Africa's energy transition required cooperation and coordination across regions and energy pools, including the harmonisation of regulations. Energy cooperation and trade integration had to move together. 

Energy infrastructure, he noted, became the enabling factor for industrial zones. Green industrialisation needed reliable and affordable electricity at scale.

"Minerals without energy do not become industry," he stressed. "The minerals value chain requires the industrialisation of the electricity supply chain itself."

Africa had to localise the production of transformers, generators, transmission lines and the other key elements of electrical infrastructure. "Transmission has emerged as the defining constraint, and the defining opportunity, of the [energy] transition," he affirmed.

Energy justice must be understood not as a slogan but as a practical programme, rooted in industrialisation and regional cooperation, to unlock scale and enable cross-border industrial corridors. "Energy justice is continental integration made operational!"

An issue was the cost of capital for African projects. "The cost of capital shapes the cost of power." Risk premiums put on African projects drove up the cost of capital for these projects.
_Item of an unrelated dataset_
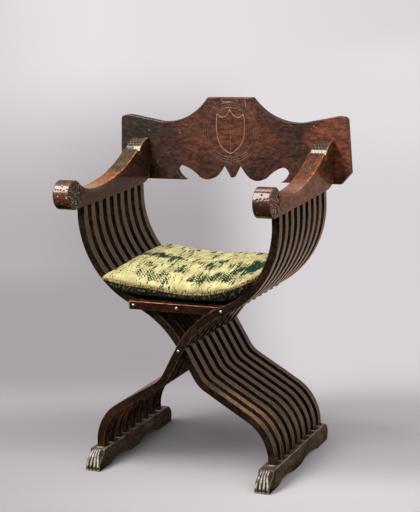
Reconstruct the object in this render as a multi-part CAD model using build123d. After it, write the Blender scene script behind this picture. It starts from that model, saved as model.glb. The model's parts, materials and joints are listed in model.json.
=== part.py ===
from build123d import *
from math import acos, cos, radians, sin
import os

os.makedirs("parts", exist_ok=True)

# Layers: the staves of the two sides and the slats of the seat share them in turn
side_staves = 9
layer_pitch = 19.8
layer_gap = 0.4
front_y = -154.0
layer_count = 2 * side_staves
layer_depth = layer_pitch - layer_gap
back_y = front_y + layer_count * layer_pitch - layer_gap

# The serpentine path of a stave, from the runner of one side to the arm of the other
stave_width = 21.0
foot_run = 9.357
ankle_radius = 120.0
shank_length = 133.002
knee_radius = 71.0
crook_length = 81.0
shoulder_radius = 260.0
arm_end_x = 271.0
arm_stand = 25.363
pivot_heading = 61.0
shoulder_heading = 23.0
shank_heading = 31.0
upright = 90.0
tenon_width = 12.0
tenon_depth = 12.0
tenon_length = 16.0
tenon_gap = 0.25

# Runners
runner_height = 51.0
runner_width = 41.0
runner_front = -203.0
runner_back = 227.0
arch_height = 12.0
front_arch = (-143.0, -30.0)
rear_arch = (22.0, 146.0)
heel_round = 24.0
heel_drop = 33.0
heel_lean = 5.0
toe_count = 4
toe_height = 16.0
toe_reach = 6.0
toe_root = 5.0
toe_inset = 0.6
ball_height = 22.0
ball_top = (-191.0, 41.0)
instep_back = -172.0

# Arms, drawn as a side view of (y, rise) points, where the rise is counted from the arm's underside
arm_width = 44.0
arm_inset = 3.0
scroll_radius = 37.5
scroll_y = -199.5
scroll_rise = 37.5
arm_back = 215.0
arm_low_start = (-195.0, 0.0)
arm_low_end = (168.0, 10.0)
arm_heel_mid = (193.0, 15.0)
arm_heel = (208.0, 22.0)
scroll_end_angle = 38.0
neck_mid = (-142.0, 48.0)
neck_low = (-105.0, 43.0)
arm_sweep_mid = (22.0, 56.5)
arm_step_top = (149.0, 109.0)
arm_step_foot = (152.0, 103.5)
pad_lip = (158.0, 104.0)
pad_mid = (175.0, 121.0)
pad_rise = 133.0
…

Yet often these risk premiums were uncalled for. This had to be addressed.

"Energy security is not accidental, it is designed," he asserted. He cited South Africa's Integrated Resource Plan 2025 as an example. "Forward planning reduces uncertainty and strengthens investor confidence."

"Africa possesses unparalleled renewable [energy] potential," he summed up. The continent could become a centre of green industrialisation.